Cool but I wouldnt exactly trust a random qr code

[–] my_hat_stinks@programming.dev 89 points 5 months ago (11 children)

QR codes essentially just encode text, as long as you're using a sensible QR code reader and check any URLs before opening them there's minimal risk to scanning a QR code.

[–] TaviRider@reddthat.com 71 points 5 months ago (9 children)
[–] hashferret@lemmy.world 30 points 5 months ago (2 children)

Respectfully I think this is a minimal attack vector in this case due to the limited character set of urls. But thanks for the callout, I didn't know there was a name for this sort of attack.

[–] Lichtblitz@discuss.tchncs.de 22 points 5 months ago* (last edited 5 months ago) (1 children)

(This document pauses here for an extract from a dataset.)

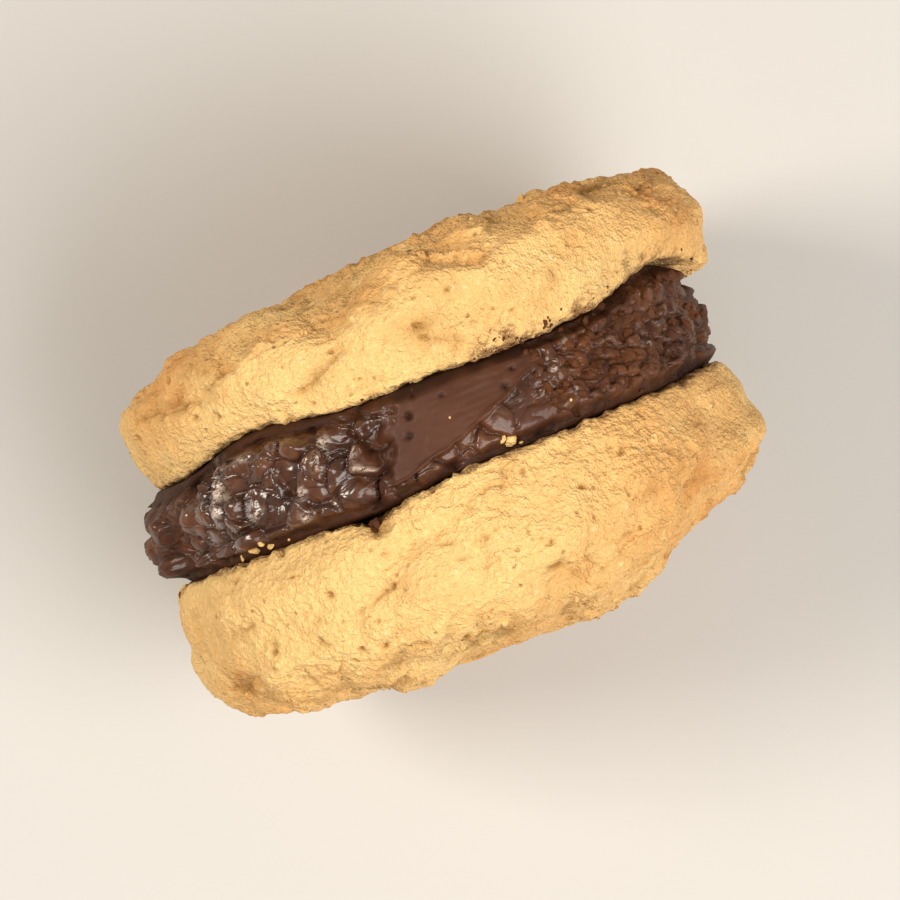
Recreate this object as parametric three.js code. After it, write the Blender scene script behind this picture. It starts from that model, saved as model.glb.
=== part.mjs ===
// A cashew sandwich cookie, standing on its rim: two round, craggy nut biscuits with a thick
// layer of dark chocolate between them. Millimetres, +Z up. X runs across the round biscuits,
// Y through the sandwich, and the table is at z = 0.
//
// Each piece starts as an even ball of triangles. The ball is drawn out over a profile that
// turns round the sandwich's axis, and its skin is then pushed in and out: lumps, crumbs,
// cracks and chips on the biscuits, and torn lumps on the chocolate.

import * as THREE from "three";
import { ImprovedNoise } from "three/addons/math/ImprovedNoise.js";
import { mergeVertices } from "three/addons/utils/BufferGeometryUtils.js";

// Driving dimensions.
const BACK_RADIUS = 22.8;
const BACK_THICKNESS = 9.1;
const FRONT_RADIUS = 22.5;
const FRONT_THICKNESS = 13.2;
const FILLING_RADIUS = 21.8;
const FILLING_THICKNESS = 6.8;
const GAP = 0.3; // clearance between the chocolate and each biscuit
const STANDING_HEIGHT = 21.7; // from the table to the sandwich's axis, so the rim rests on a flat spot
const FILLING_ABOVE_TABLE = 0.6; // the biscuits carry the cookie, and the chocolate stays clear

// Fineness of the triangles. The faces against the chocolate are hidden, so theirs are coarse.
const BISCUIT_DETAIL = 15; // a ball has 20 * (detail + 1)^2 triangles
const FILLING_DETAIL = 11;
const FINENESS = { hiddenFace: 0.5, dome: 1, rim: 1.4 };
const PROFILE_STEPS = 400;

const perlin = new ImprovedNoise();

// Smooth noise, about -0.7 to 0.7, with lumps of the given size.
function lumps(p, size, seed) {
  return perlin.noise(p.x / size + seed, p.y / size - seed, p.z / size + 2 * seed);
}

// 0 below low, 1 above high, and smooth between them.
function ease(value, low, high) {
  return THREE.MathUtils.smoothstep(value, low, high);
}

// A smooth hump, 1 at the middle and almost gone at twice its width.
function hump(distance, width) {
  return Math.exp(-((distance / width) ** 2));
}

// How far the chocolate swells past its even thickness, towards the back or the front biscuit.
// It is thickest where it was pressed out, near both ends of the rim's upper half.
const SWELLS = {
  back: [
    { x: -12.8, width: 3.6, by: 0.9 },
    { x: -20.5, width: 2.4, by: -0.4 },
    { x: 6, width: 5, by: -0.35 },
    { x: 18, width: 3.2, by: 1.6 },
  ],
  front: [
    { x: -6, width: 3.8, by: 0.5 },
    { x: 19, width: 4, by: -0.45 },
  ],
};
const UPPER_HALF = { from: -4, to: 8 };
const WAVE = { size: 11, by: 0.4, seed: 3.7, apart: 40 };
function fillingSwell(side, x, z) {
  const place = new THREE.Vector3(x, side === "back" ? 0 : WAVE.apart, z);
  let swell = WAVE.by * lumps(place, WAVE.size, WAVE.seed);
  for (const s of SWELLS[side])
    swell += s.by * hump(x - s.x, s.width) * ease(z, UPPER_HALF.from, UPPER_HALF.to);
  return swell;
}

// An even ball of triangles, drawn out over a profile of [radius, height] points that runs from
// the middle of the lower face, over the rim, to the middle of the upper face. Each stretch of
// the profile takes triangles by its area and its fineness.
function drawnOver(profile, detail, fineness) {
  const ball = new THREE.IcosahedronGeometry(1, detail);
  ball.deleteAttribute("normal");
  ball.deleteAttribute("uv");
  const geometry = mergeVertices(ball, 1e-5);

  const points = profile.getSpacedPoints(PROFILE_STEPS);
  const share = [0];
  for (let i = 1; i < points.length; i++) {
    const [a, b] = [points[i - 1], points[i]];
    const length = a.distanceTo(b);
    const steepness = Math.abs(b.y - a.y) / length;
    share.push(share[i - 1] + length * (a.x + b.x) * fineness(a, steepness));
  }

  const position = geometry.attributes.position;
  const order = Array.from({ length: position.count }, (_, i) => i);
  order.sort((a, b) => position.getY(a) - position.getY(b));
  let step = 1;
  for (const i of order) {
    const wanted = ((1 + position.getY(i)) / 2) * share.at(-1);
    while (step < points.length - 1 && share[step] < wanted) step++;
    const along = (wanted - share[step - 1]) / (share[step] - share[step - 1]);
    const at = points[step - 1].clone().lerp(points[step], THREE.MathUtils.clamp(along, 0, 1));
    const around = Math.atan2(position.getZ(i), position.getX(i));
    position.setXYZ(i, at.x * Math.cos(around), at.y, at.x * Math.sin(around));
  }
  geometry.computeVertexNormals();
  return geometry;
}

// Moves every vertex to where the given function says, from its place and its outward normal.
function reshape(geometry, moved) {
  const { position, normal } = geometry.attributes;
  const place = new THREE.Vector3();
  const outward = new THREE.Vector3();
  for (let i = 0; i < position.count; i++) {
    place.fromBufferAttribute(position, i);
    outward.fromBufferAttribute(normal, i);
    const to = moved(place, outward);
    position.setXYZ(i, to.x, to.y, to.z);
  }
  geometry.computeVertexNormals();
  return geometry;
}

function solid(name, geometry, colour, roughness) {
  const material = new THREE.MeshStandardMaterial({ color: colour, roughness, metalness: 0 });
  const mesh = new THREE.Mesh(geometry, material);
  mesh.name = name;
  return mesh;
}

// The baked dough's own relief: broad swells, lumps with creases between them, crumbs, and in
// places a crack where the noise passes through zero.
const CRUST = {
  swell: { size: 13, by: 0.8 },
  lump: { size: 6, by: 1.3, crease: 0.2 },
  crumb: { size: 3.2, by: 0.5 },
  crack: { size: 11, by: 0.7, width: 0.12, patch: 17 },
};
function crust(place, seed) {
  const { swell, lump, crumb, crack } = CRUST;
  const broad = swell.by * lumps(place, swell.size, seed);
  const rounded = lump.by * (Math.abs(lumps(place, lump.size, seed + 7)) - lump.crease);
  const fine = crumb.by * lumps(place, crumb.size, seed + 13);
  const cracked = ease(lumps(place, crack.patch, seed + 41), -0.1, 0.2);
  const open = crack.by * hump(lumps(place, crack.size, seed + 29), crack.width) * cracked;
  return broad + rounded + fine - open;
}

// A chip's depth at a place. A chip stands at an angle round the rim, in degrees from the top
// and positive to the right, at a height above the biscuit's flat face. It runs further down
// the face than it is wide.
const CHIP_RUN = 2;
function chipped(place, chips, facing, radius) {
  let depth = 0;
  for (const chip of chips) {
    const round = THREE.MathUtils.degToRad(chip.round);
    const centre = new THREE.Vector3(
      facing * radius * Math.sin(round),
      chip.height,
      radius * Math.cos(round),
    );
    const away = centre.sub(place);
    away.z /= CHIP_RUN;
    depth += chip.depth * hump(away.length(), chip.radius);
  }
  return depth;
}

// A drop biscuit: flat on the face that meets the chocolate, with a bellied rim and a dome that
// stays full out to its shoulder. It is built with its dome towards +Y, and the front one is
// turned round to face -Y.
const FOOT = { in: 1.6, up: 1.2, under: 0.7 }; // the small round edge of the flat face
const BELLY = 0.45; // where the rim is widest, as a share of the thickness
const CHEEK = 0.86; // and how high it pulls the dome's edge up
const CALM = { height: 3.5, share: 0.85 }; // the relief fades towards the flat face
const PRESSED = { from: 0.76, to: 0.92, relief: 0.3 }; // and is even where the rim stands
function biscuit({ name, side, radius, thickness, shoulder, across, taper, seed, chips, colour }) {
  const facing = side === "back" ? 1 : -1;
  const profile = new THREE.Path();
  profile.moveTo(0, 0);
  profile.lineTo(radius - FOOT.in, 0);
  profile.quadraticCurveTo(radius - FOOT.under, 0, radius - FOOT.under, FOOT.up);
  profile.quadraticCurveTo(radius, 2 * FOOT.up, radius, BELLY * thickness);
  profile.bezierCurveTo(radius, CHEEK * thickness, shoulder * radius, thickness, 0, thickness);
  const fineness = (at, steepness) =>
    at.y <= 0 ? FINENESS.hiddenFace : FINENESS.dome + (FINENESS.rim - FINENESS.dome) * steepness;

  const geometry = reshape(drawnOver(profile, BISCUIT_DETAIL, fineness), (place, outward) => {
    const x = facing * place.x + across;
    const flat = 1 - ease(place.y, 0, CALM.height);
    const pressed = ease(-place.z / radius, PRESSED.from, PRESSED.to);
    const crags = crust(place, seed) - chipped(place, chips, facing, radius);
    const relief = THREE.MathUtils.lerp(crags, PRESSED.relief, pressed);
    const to = place.clone().addScaledVector(outward, relief * (1 - CALM.share * flat));
    to.y *= 1 + taper.by * ease(x, taper.from, taper.to);
    to.y = Math.max(to.y, 0) + flat * fillingSwell(side, x, place.z);
    to.z = Math.max(to.z, -STANDING_HEIGHT);
    return to;
  });

  const mesh = solid(name, geometry, colour, 0.92);
  mesh.position.set(across, (facing * (FILLING_THICKNESS + GAP)) / 2, STANDING_HEIGHT);
  mesh.rotation.z = side === "back" ? 0 : Math.PI;
  return mesh;
}

// The chocolate: a thick disc whose two faces follow the biscuits. Its rim is torn and lumpy at
// both ends, and was wiped smooth in the middle of the upper half.
const TORN = { lump: { size: 6.5, by: 1.2, seed: 57 }, grain: { size: 3.6, by: 0.6, seed: 71 } };
const WIPED = { x: 2, width: 7, share: 0.6 };
const FILLING_ACROSS = -1.1;
const FILLING_EDGE = 1.3; // the roundness of the rim's two edges
function tornBy(place) {
  const { lump, grain } = TORN;
  return lump.by * lumps(place, lump.size, lump.seed) + grain.by * lumps(place, grain.size, grain.seed);
}
function filling() {
  const half = (FILLING_THICKNESS - GAP) / 2;
  const profile = new THREE.Path();
  profile.moveTo(0, -half);
  profile.lineTo(FILLING_RADIUS - FILLING_EDGE, -half);
  profile.quadraticCurveTo(FILLING_RADIUS, -half, FILLING_RADIUS, FILLING_EDGE - half);
  profile.lineTo(FILLING_RADIUS, half - FILLING_EDGE);
  profile.quadraticCurveTo(FILLING_RADIUS, half, FILLING_RADIUS - FILLING_EDGE, half);
  profile.lineTo(0, half);
  const fineness = (at, steepness) =>
    FINENESS.hiddenFace + (FINENESS.rim - FINENESS.hiddenFace) * steepness;

  const geometry = reshape(drawnOver(profile, FILLING_DETAIL, fineness), (place, outward) => {
    const x = place.x + FILLING_ACROSS;
    const wiped = WIPED.share * hump(x - WIPED.x, WIPED.width) * ease(place.z, 0, FILLING_RADIUS / 2);
    const onRim = 1 - outward.y * outward.y;
    const to = place.clone().addScaledVector(outward, tornBy(place) * onRim * (1 - wiped));
    const side = place.y > 0 ? "back" : "front";
    const swollen = (half + fillingSwell(side, x, place.z)) / half;
    to.y = THREE.MathUtils.clamp(to.y, -half, half) * swollen;
    to.z = Math.max(to.z, FILLING_ABOVE_TABLE - STANDING_HEIGHT);
    return to;
  });

  const mesh = solid("chocolate_filling", geometry, 0x3b2219, 0.45);
  mesh.position.set(FILLING_ACROSS, 0, STANDING_HEIGHT);
  return mesh;
}

const cookie = new THREE.Group();
cookie.add(
  biscuit({
    name: "biscuit_back",
    side: "back",
    radius: BACK_RADIUS,
    thickness: BACK_THICKNESS,
    shoulder: 0.9,
    across: 0.6,
    taper: { from: -20, to: 20, by: 0.08 },
    seed: 5.3,
    chips: [
      { round: -11, height: 9, radius: 2.2, depth: 1.7 },
      { round: -52, height: 6.5, radius: 2.2, depth: 0.8 },
      { round: 10, height: 3.4, radius: 1.7, depth: 0.7 },
    ],
    colour: 0xe3b878,
  }),
  filling(),
  biscuit({
    name: "biscuit_front",
    side: "front",
    radius: FRONT_RADIUS,
    thickness: FRONT_THICKNESS,
    shoulder: 0.76,
    across: -1,
    taper: { from: 7, to: 17, by: -0.2 },
    seed: 19.7,
    chips: [
      { round: -64, height: 9.3, radius: 2.2, depth: 1.1 },
      { round: -3, height: 12.6, radius: 2, depth: 0.9 },
      { round: 46, height: 9.5, radius: 2.4, depth: 0.7 },
    ],
    colour: 0xeac584,
  }),
);

// The frame's origin is on the table, under the middle of the cookie.
const box = new THREE.Box3().setFromObject(cookie, true);
for (const piece of cookie.children) {
  piece.position.x -= (box.min.x + box.max.x) / 2;
  piece.position.y -= (box.min.y + box.max.y) / 2;
}

export default cookie;
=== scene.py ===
import math
import random

import bmesh
import bpy
from mathutils import Matrix, Vector, noise
from mathutils.bvhtree import BVHTree


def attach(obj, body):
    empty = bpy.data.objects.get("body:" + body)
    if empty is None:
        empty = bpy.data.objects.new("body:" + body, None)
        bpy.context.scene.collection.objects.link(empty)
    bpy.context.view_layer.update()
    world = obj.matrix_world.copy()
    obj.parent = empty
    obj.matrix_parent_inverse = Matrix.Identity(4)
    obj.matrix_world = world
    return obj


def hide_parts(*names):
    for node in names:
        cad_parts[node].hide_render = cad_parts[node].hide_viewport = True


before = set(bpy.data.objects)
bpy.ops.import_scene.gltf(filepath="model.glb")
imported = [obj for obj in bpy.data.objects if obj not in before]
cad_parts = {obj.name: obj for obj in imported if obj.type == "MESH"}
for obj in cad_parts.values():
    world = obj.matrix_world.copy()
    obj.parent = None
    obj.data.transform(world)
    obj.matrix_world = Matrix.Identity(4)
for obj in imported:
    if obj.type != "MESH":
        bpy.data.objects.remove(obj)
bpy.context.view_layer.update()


# ----------------------------------------------------------------------------------------------
# The back biscuit. A round of sandy cashew dough, dropped on a tray and baked: flat underneath,
# bellied at the rim, and domed and craggy on top. It stands on its rim with its flat face
# against the chocolate, and its crumb is broken by pores, creases and fine cracks.
# ----------------------------------------------------------------------------------------------
MM = 0.001
AXIS_HEIGHT = 21.7  # of the sandwich's axis over the table, in mm


def ease(value, low, high):
    """0 below low, 1 above high, and smooth between them."""
    share = min(1.0, max(0.0, (value - low) / (high - low)))
    return share * share * (3 - 2 * share)


def hump(distance, width):
    """1 at the middle, and almost gone at twice the width."""
    return math.exp(-((distance / width) ** 2))


def wave(place, size, seed):
    """Smooth noise from about -1 to 1, with lumps of that size in mm."""
    return noise.noise(place / size + Vector((seed, -seed, 2 * seed)))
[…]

Modern browsers happily show you the actual characters, while sending their encoded entities to the server. So, from a user perspective there is no ASCII limitation. Case in point: söhne.at (just some random website, I have no idea what they are or if they are legitimate)

[–] gila@lemm.ee 6 points 5 months ago (1 children)

They'd still resolve via DNS to an address in ASCII though, right? Wouldn't that only be an issue if ICANN didn't have a monopoly on DNS registration? i.e what we already depend on for a semblance of convenience without totally compromising opsec

[–] qaz@lemmy.world 9 points 5 months ago* (last edited 5 months ago)

It utilizes punycode under the hood. The actual DNS entries still use ASCII.

[–] qaz@lemmy.world 13 points 5 months ago

Punycode enables you to encode any Unicode character as ASCII. Almost all browsers support this.